The Part Everyone Argues About: Qualification
This is where Skipper earns its keep near the business end of a league. Tap any team's row in the standings to open its Team Scenarios sheet.
The Status tab tells you where the team stands right now, its runs for and against, the results so far, and a plain-language banner on whether it is through, out, or still fighting. The labels mean exactly what they say:
- Qualified: mathematically through, nothing can change it.
- Destiny: in their own hands. Win and they are in.
- Bubble: it is tight, and the threshold could go either way.
- Long shot: still possible, but it needs an unlikely margin. Skipper still shows you the exact number.
- Eliminated: knocked out.
The Calculate tab is the smart one. Pick a remaining fixture and Skipper tells you what the result needs to look like, the kind of thing a captain actually wants to know. "Restrict them to 95" or "chase it inside 14 overs." It even names the team whose result is holding you back. The maths is honest about its assumptions, so when it uses a par total to project an unplayed game, it tells you what that par is.
Sharing the Load: Roles
You do not have to run everything yourself. Open the officials list and invite people, each with a role:
| Role | Can do |
|---|---|
| Owner | Everything, including deleting the tournament and managing other admins. This is you. |
| Admin | Edit settings, manage teams, schedule, and score.
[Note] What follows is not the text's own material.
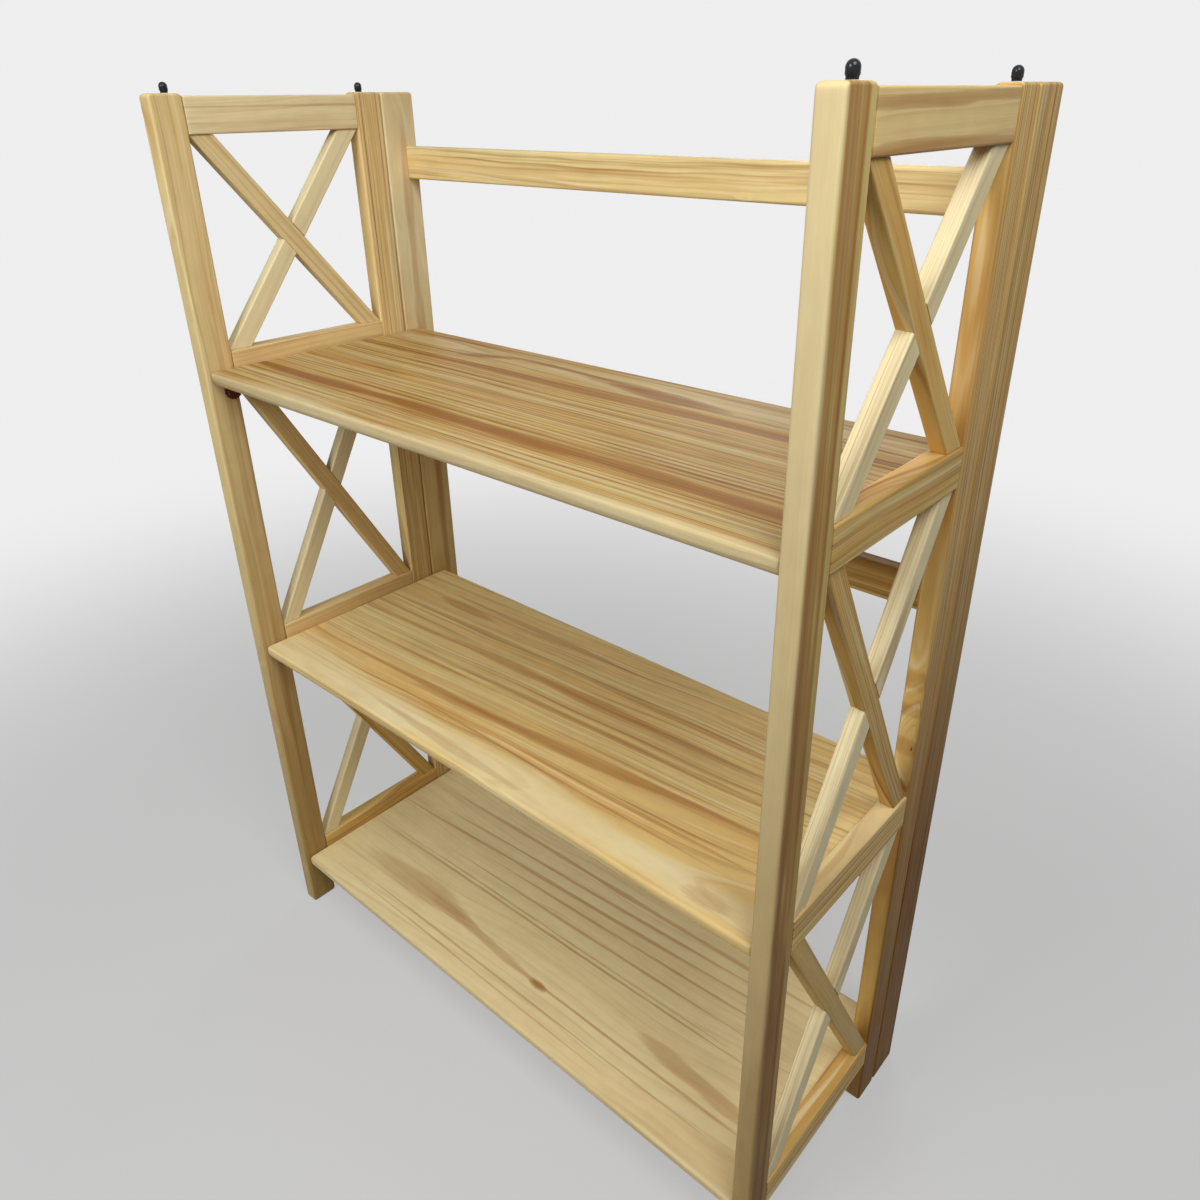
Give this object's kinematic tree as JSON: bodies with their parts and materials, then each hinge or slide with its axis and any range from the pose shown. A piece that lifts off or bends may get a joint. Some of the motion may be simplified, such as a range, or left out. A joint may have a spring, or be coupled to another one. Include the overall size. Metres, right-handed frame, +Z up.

A trusted co-organiser. |
| Scorer | Manage teams, schedule, and score matches. The people on the ground. |
| Viewer | Read-only. Standings, fixtures, and stats, with nothing they can break. |
For a busy weekend, add your scorers before the first ball so they can pick up any match without waiting for you.
Wrapping Up the Tournament
When the final is done, mark the tournament as Completed. This freezes the points table, locks the results, and publishes the leaderboard and any awards. Players keep the stats in their profiles, and the record stays put for whenever someone wants to relive it.
That is the whole arc. The first tournament takes a few minutes to set up. The second one takes about thirty seconds, because by then you know exactly which of these settings you actually care about.